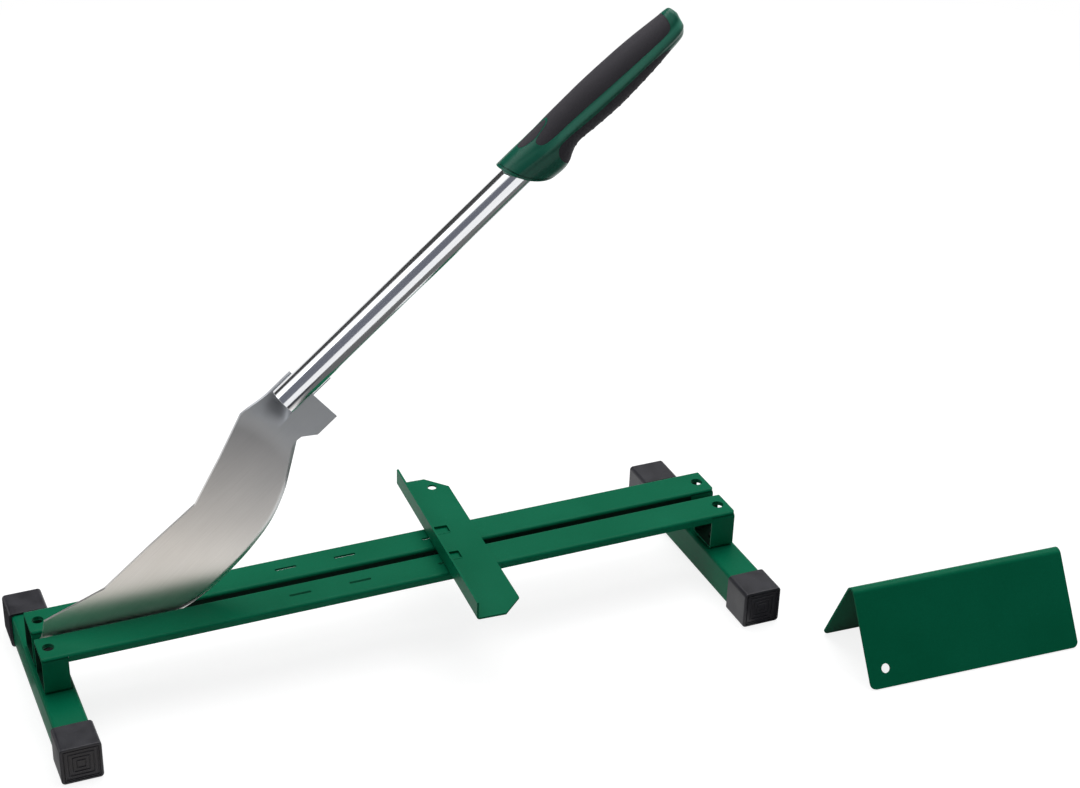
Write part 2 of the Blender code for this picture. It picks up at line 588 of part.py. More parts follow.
def blade(finish, lever):
    """One sheet from the pivot's eye to the socket that holds the lever tube."""
    lower, upper = blade_lines()
    end = SOCKET_START + SOCKET_LENGTH
    start = lower[0][0]
    spots = {start + (end - start) * step / BLADE_STATIONS for step in range(BLADE_STATIONS + 1)}
    corners = {place for place, height in (*lower, *upper) if place < end}
    corners.add(SOCKET_START)
    least = (end - start) / BLADE_STATIONS / 2
    spots = sorted(corners | {spot for spot in spots
                              if min(abs(spot - corner) for corner in corners) > least})
    rings = [blade_section(spot, lower, upper) for spot in spots]
    piece = skin("blade", rings, finish, parent=lever)
    half = BLADE_THICKNESS / 2
    # The flat sheet ends with the hook, and the trough's back wall before its floor
    floor = LEVER_OFFSET - SOCKET_INSIDE - BLADE_THICKNESS
    deep = -BLADE_BELLY
    reach = end + OVERRUN
    box = [(BLADE_REACH, deep), (reach, deep), (reach, floor), (BLADE_REACH, floor)]
    tool = prism("blade_hook_trim", "Y", box, -half - OVERRUN, half + OVERRUN, finish, parent=lever)
    combine(piece, tool, "DIFFERENCE")
    inset = SOCKET_START + SOCKET_BACK_LENGTH
    waist = LEVER_OFFSET - SOCKET_INSIDE / 2
    top = LEVER_OFFSET + SOCKET_BACK_HEIGHT + OVERRUN
    box = [(inset, waist), (reach, waist), (reach, top), (inset, top)]
    tool = prism("blade_socket_trim", "Y", box, 0, SOCKET_MIDDLE + half + OVERRUN, finish, parent=lever)
    combine(piece, tool, "DIFFERENCE")
    cut_hole(piece, "blade_pivot_hole", "Y", PIVOT_SHANK + 2 * PIVOT_CLEARANCE,
             -half - OVERRUN, half + OVERRUN, (0, 0), finish, parent=lever)


def lever_tube(finish, lever):
    outer = circle(LEVER_RADIUS, centre=(0, LEVER_OFFSET))
    inner = circle(LEVER_RADIUS - LEVER_TUBE_WALL, centre=(0, LEVER_OFFSET))
    pipe("lever_tube", "X", outer, inner, LEVER_TUBE_START, LEVER_TUBE_START + LEVER_TUBE_LENGTH,
         finish, parent=lever)


def grip_form(name, inset, finish, lever):
    """The grip's rounded form along the lever, drawn in by an inset."""
    rings = []
    for place, top, bottom, breadth in GRIP_STATION_SHARES:
        high = top * GRIP_RISE - inset
        low = -bottom * GRIP_RISE + inset
        wide = breadth * GRIP_BREADTH - inset
        middle, tall = LEVER_OFFSET + (high + low) / 2, (high - low) / 2
        rings.append([Vector((GRIP_START + place * GRIP_LENGTH, wide * a, middle + tall * b))
                      for a, b in circle(1, GRIP_SECTION_STEPS)])
    return skin(name, rings, finish, parent=lever)


def side_prism(name, shares, growth, finish, lever):
    """A solid right through the grip, with an outline given from the side."""
    outline = counterclockwise([(GRIP_START + place * GRIP_LENGTH, LEVER_OFFSET + height * GRIP_RISE)
                                for place, height in shares])
    reach = GRIP_BREADTH + 2 * OVERRUN
    return prism(name, "Y", grown(outline, growth), -reach, reach, finish, parent=lever)


def grip(shell_finish, pad_finish, lever):
    """A hard grip with a slanted collar and three soft panels let into it."""
    core = grip_form("grip_core", 0, shell_finish, lever)
    before = GRIP_START - 2 * GRIP_RISE
    rim = [(GRIP_START + place * GRIP_LENGTH, LEVER_OFFSET + height * GRIP_RISE)
           for place, height in COLLAR_RIM_SHARES]
    outline = [(before, rim[0][1]), *rim, (before, rim[-1][1])]
    reach = GRIP_BREADTH + 2 * OVERRUN
    tool = prism("grip_collar_cut", "Y", outline, -reach, reach, shell_finish, parent=lever)
    combine(core, tool, "DIFFERENCE")
    bore_end = LEVER_TUBE_START + LEVER_TUBE_LENGTH + FIT_GAP
    bore = prism("grip_bore", "X", circle(SOCKET_INSIDE, centre=(0, LEVER_OFFSET)),
                 before, bore_end, shell_finish, parent=lever)
    combine(core, bore, "DIFFERENCE")
    panels = (("top", TOP_PAD_SHARES), ("ribbed", LOW_PAD_SHARES), ("back", BACK_PAD_SHARES))
    for panel, shares in panels:
        name = f"grip_pad_{panel}"
        pad = grip_form(name, 0, pad_finish, lever)
        window = side_prism(f"{name}_outline", shares, -FIT_GAP / 2, pad_finish, lever)
        combine(pad, window, "INTERSECT")
        inside = grip_form(f"{name}_inside", PAD_THICKNESS, pad_finish, lever)
        combine(pad, inside, "DIFFERENCE")
        recess = side_prism(f"{name}_recess", shares, FIT_GAP / 2, shell_finish, lever)
        floor = grip_form(f"{name}_floor", PAD_THICKNESS + FIT_GAP, shell_finish, lever)
        combine(recess, floor, "DIFFERENCE")
        combine(core, recess, "DIFFERENCE")


def stop_section(width):
    """The stop's L: a plate and the edge that is turned up on its blade side."""
    left = -STOP_WIDTH / 2
    inner = STOP_BEND - STOP_SHEET
    outside = [(left + width, 0)]
    outside += arc((left + STOP_BEND, STOP_BEND), STOP_BEND, 3 * pi / 2, pi, CORNER_STEPS)
    outside += [(left, STOP_FLANGE), (left + STOP_SHEET, STOP_FLANGE)]
    outside += arc((left + STOP_BEND, STOP_BEND), inner, pi, 3 * pi / 2, CORNER_STEPS)
    return outside + [(left + width, STOP_SHEET)]


def stop(finish):
    """The bent sheet that the board's edge rests against, hooked into the rails' slots."""
    place = frame("stop_frame", (STOP_PLACE, 0, RAIL_TOP + FIT_GAP), (0, 0, STOP_TURN))
    half = STOP_LENGTH / 2
    narrow = STOP_WIDTH - STOP_CHAMFER
    rings = [along("Y", stop_section(width), depth) for width, depth in
             ((narrow, -half), (STOP_WIDTH, STOP_CHAMFER - half),
              (STOP_WIDTH, half - STOP_CHAMFER), (narrow, half))]
    piece = skin("stop", rings, finish, parent=place)
    cut_hole(piece, "stop_hole", "Z", STOP_HOLE, -OVERRUN, STOP_SHEET + OVERRUN,
             (STOP_HOLE_SIDE, half - STOP_HOLE_INSET), finish, parent=place)
    for (row, across), side in zip(SIDES, TAB_SIDES):
        # The tab stands in the rail's slot, which runs along the middle of the rail
        depth = (across * RAIL_MIDDLE - side * sin(STOP_TURN)) / cos(STOP_TURN)
        low, high = depth - STOP_SHEET / 2, depth + STOP_SHEET / 2
        left, right = side - TAB_LENGTH / 2, side + TAB_LENGTH / 2
        opening = [(left, high), (right, high), (right, high + TAB_OPENING), (left, high + TAB_OPENING)]
        tool = prism(f"stop_{row}_opening", "Z", opening, -OVERRUN, STOP_SHEET + OVERRUN, finish,
                     parent=place)
        combine(piece, tool, "DIFFERENCE")
        inset = STOP_SHEET
        tab = [(left, STOP_SHEET / 2), (left, inset - TAB_DEPTH), (left + inset, -TAB_DEPTH),
               (right - inset, -TAB_DEPTH), (right, inset - TAB_DEPTH), (right, STOP_SHEET / 2)]
        tool = prism(f"stop_{row}_tab", "Y", tab, low, high, finish, parent=place)
        combine(piece, tool, "UNION")


def board_rest(finish):
    """A ridge of bent sheet that stands on the floor beside the stand."""
    place = frame("board_rest_frame", (*REST_PLACE, 0), (0, 0, REST_TURN))
    front_slope = atan2(REST_HEIGHT, REST_FRONT_FOOT)
    back_slope = atan2(REST_HEIGHT, REST_BACK_FOOT)
    # The two legs' mid-lines would meet above the bend
    spread = (pi - front_slope - back_slope) / 2
    apex = REST_HEIGHT - REST_SHEET / 2 + REST_BEND * (1 / sin(spread) - 1)
    tilt = (front_slope - back_slope) / 2
    centre = (REST_BEND / sin(spread) * sin(tilt), apex - REST_BEND / sin(spread) * cos(tilt))
    bend = arc(centre, REST_BEND, pi / 2 + front_slope, pi / 2 - back_slope, 2 * CORNER_STEPS)
    steps = [1 - cos(pi / 2 * step / CORNER_STEPS) for step in range(CORNER_STEPS + 1)]
    rounding = [(REST_CORNER * step, REST_CORNER * (1 - sqrt(1 - (1 - step) ** 2))) for step in steps]
    mirrored = [(REST_LENGTH - along_ridge, cut) for along_ridge, cut in reversed(rounding)]
    rings = []
    for along_ridge, cut in rounding + mirrored:
        feet = []
        for side, slope in ((-1, front_slope), (1, back_slope)):
            up = REST_SHEET / 2 * cos(slope) + cut * sin(slope)
            feet.append((side * (apex - up) / tan(slope), up))
        front, back = sides_of([feet[0], *bend, feet[1]], REST_SHEET)
        rings.append(along("X", [*front, *reversed(back)], along_ridge))
    piece = skin("board_rest", rings, finish, parent=place)
    hole_depth = (REST_HOLE_UP - apex) / tan(front_slope)
    tool = prism("board_rest_hole", "Z", circle(REST_HOLE / 2), -REST_SHEET * 2 - OVERRUN,
                 REST_SHEET + OVERRUN, finish, parent=place,
                 place=(REST_HOLE_ALONG, hole_depth, REST_HOLE_UP))
    tool.rotation_euler = (front_slope, 0, 0)
    combine(piece, tool, "DIFFERENCE")


def centre_origin():
    """Puts the origin under the middle of the whole set's box, on the floor."""
    pieces = [item for item in bpy.data.objects if item.type == "MESH" and not item.hide_render]
    corners = []
    for piece in pieces:
        place = piece.matrix_basis
        if piece.parent:
            place = piece.parent.matrix_basis @ place
        corners += [place @ vertex.co for vertex in piece.data.vertices]
    middle = [(min(point[axis] for point in corners) + max(point[axis] for point in corners)) / 2
              for axis in (0, 1)]
    origin = frame("set_frame", (-middle[0], -middle[1], 0))
    for item in bpy.data.objects:
        if item.parent is None and item is not origin:
            item.parent = origin


def build():
    clear_scene()
    green = material("green_powder_coat", (0.012, 0.155, 0.075), 0.38)
    rubber = material("black_rubber", (0.045, 0.043, 0.050), 0.7)
    zinc = material("zinc_plated_steel", (0.62, 0.62, 0.60), 0.35, 1.0)
    nylon = material("spacer_nylon", (0.70, 0.70, 0.66), 0.5)
    sheet_steel = material("brushed_sheet_steel", (0.60, 0.58, 0.55), 0.35, 1.0)
    chrome = material("chromed_steel", (0.75, 0.77, 0.80), 0.12, 1.0)
    grip_green = material("grip_plastic", (0.008, 0.075, 0.038), 0.32)
    grip_black = material("grip_soft_panel", (0.045, 0.043, 0.048), 0.6)
    for end, side in ENDS:
        cross_tube(end, side, green)
        for row, across in SIDES:
            end_cap(end, side, row, across, rubber)
            riser(end, side, row, across, green)
            riser_fixing(end, side, row, across, zinc)
    for row, across in SIDES:
        rail(row, across, green)
    pivot(zinc, nylon)
    lever = frame("lever_frame", PIVOT, (0, -LEVER_ANGLE, 0))
    blade(sheet_steel, lever)
    lever_tube(chrome, lever)
    grip(grip_green, grip_black, lever)
    stop(green)
    board_rest(green)
    centre_origin()


build()
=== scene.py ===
"""Looks of the hand lever cutter for laminate boards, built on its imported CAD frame.

Metres, in the frame of the CAD. The stand's pieces are laid out from the middle of the
stand, the lever's from its pivot along the lever, and the stop and the board rest from
their own places, as in the part's source.
"""

from math import atan2, cos, pi, radians, sin, sqrt, tan

import bmesh
import bpy
from mathutils import Matrix, Vector


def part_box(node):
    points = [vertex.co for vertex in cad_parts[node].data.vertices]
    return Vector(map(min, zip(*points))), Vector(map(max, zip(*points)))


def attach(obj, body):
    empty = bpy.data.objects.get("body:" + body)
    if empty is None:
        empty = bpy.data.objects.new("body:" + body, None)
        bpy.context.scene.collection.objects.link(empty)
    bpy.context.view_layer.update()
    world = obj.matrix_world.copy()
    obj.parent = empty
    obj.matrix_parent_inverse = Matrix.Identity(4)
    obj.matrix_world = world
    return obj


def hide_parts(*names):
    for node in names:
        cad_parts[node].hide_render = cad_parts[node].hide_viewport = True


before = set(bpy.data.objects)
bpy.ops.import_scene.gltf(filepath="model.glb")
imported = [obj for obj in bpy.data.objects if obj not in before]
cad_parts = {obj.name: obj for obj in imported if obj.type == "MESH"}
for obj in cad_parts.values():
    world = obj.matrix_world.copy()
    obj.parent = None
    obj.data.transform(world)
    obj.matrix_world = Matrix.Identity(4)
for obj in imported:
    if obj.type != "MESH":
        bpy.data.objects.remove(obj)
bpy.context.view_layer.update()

# Where things are
FRONT_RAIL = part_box("rail_front")
BACK_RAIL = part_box("rail_back")
MIDDLE = Vector(((FRONT_RAIL[0][0] + FRONT_RAIL[1][0]) / 2,
                 (FRONT_RAIL[0][1] + BACK_RAIL[1][1]) / 2, 0))
STAND = Matrix.Translation(MIDDLE)

FIT_GAP = 0.0003
OVERRUN = 0.002
STEPS = 7  # steps round a bent or rounded corner
EDGE = 0.00025  # rounding of cut sheet edges
BLADE_EDGE = 0.0002
SOFT_EDGE = 0.0003  # rounding of the lever tube's ends and of the grip's parts
SHARP_ANGLE = radians(35)
BEVEL_ANGLE = radians(38)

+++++

■ WHAT IS BEING ASKED
Nothing beyond the lines starting at the line containing "riser_fixing(end, side, row, across, zinc)" and ending at the line containing "bpy.data.objects.remove(obj)" is to be reproduced; reproduce those lines exactly, both ends included.

■ TASK SOLUTION
            riser_fixing(end, side, row, across, zinc)
    for row, across in SIDES:
        rail(row, across, green)
    pivot(zinc, nylon)
    lever = frame("lever_frame", PIVOT, (0, -LEVER_ANGLE, 0))
    blade(sheet_steel, lever)
    lever_tube(chrome, lever)
    grip(grip_green, grip_black, lever)
    stop(green)
    board_rest(green)
    centre_origin()


build()
=== scene.py ===
"""Looks of the hand lever cutter for laminate boards, built on its imported CAD frame.

Metres, in the frame of the CAD. The stand's pieces are laid out from the middle of the
stand, the lever's from its pivot along the lever, and the stop and the board rest from
their own places, as in the part's source.
"""

from math import atan2, cos, pi, radians, sin, sqrt, tan

import bmesh
import bpy
from mathutils import Matrix, Vector


def part_box(node):
    points = [vertex.co for vertex in cad_parts[node].data.vertices]
    return Vector(map(min, zip(*points))), Vector(map(max, zip(*points)))


def attach(obj, body):
    empty = bpy.data.objects.get("body:" + body)
    if empty is None:
        empty = bpy.data.objects.new("body:" + body, None)
        bpy.context.scene.collection.objects.link(empty)
    bpy.context.view_layer.update()
    world = obj.matrix_world.copy()
    obj.parent = empty
    obj.matrix_parent_inverse = Matrix.Identity(4)
    obj.matrix_world = world
    return obj


def hide_parts(*names):
    for node in names:
        cad_parts[node].hide_render = cad_parts[node].hide_viewport = True


before = set(bpy.data.objects)
bpy.ops.import_scene.gltf(filepath="model.glb")
imported = [obj for obj in bpy.data.objects if obj not in before]
cad_parts = {obj.name: obj for obj in imported if obj.type == "MESH"}
for obj in cad_parts.values():
    world = obj.matrix_world.copy()
    obj.parent = None
    obj.data.transform(world)
    obj.matrix_world = Matrix.Identity(4)
for obj in imported:
    if obj.type != "MESH":
        bpy.data.objects.remove(obj)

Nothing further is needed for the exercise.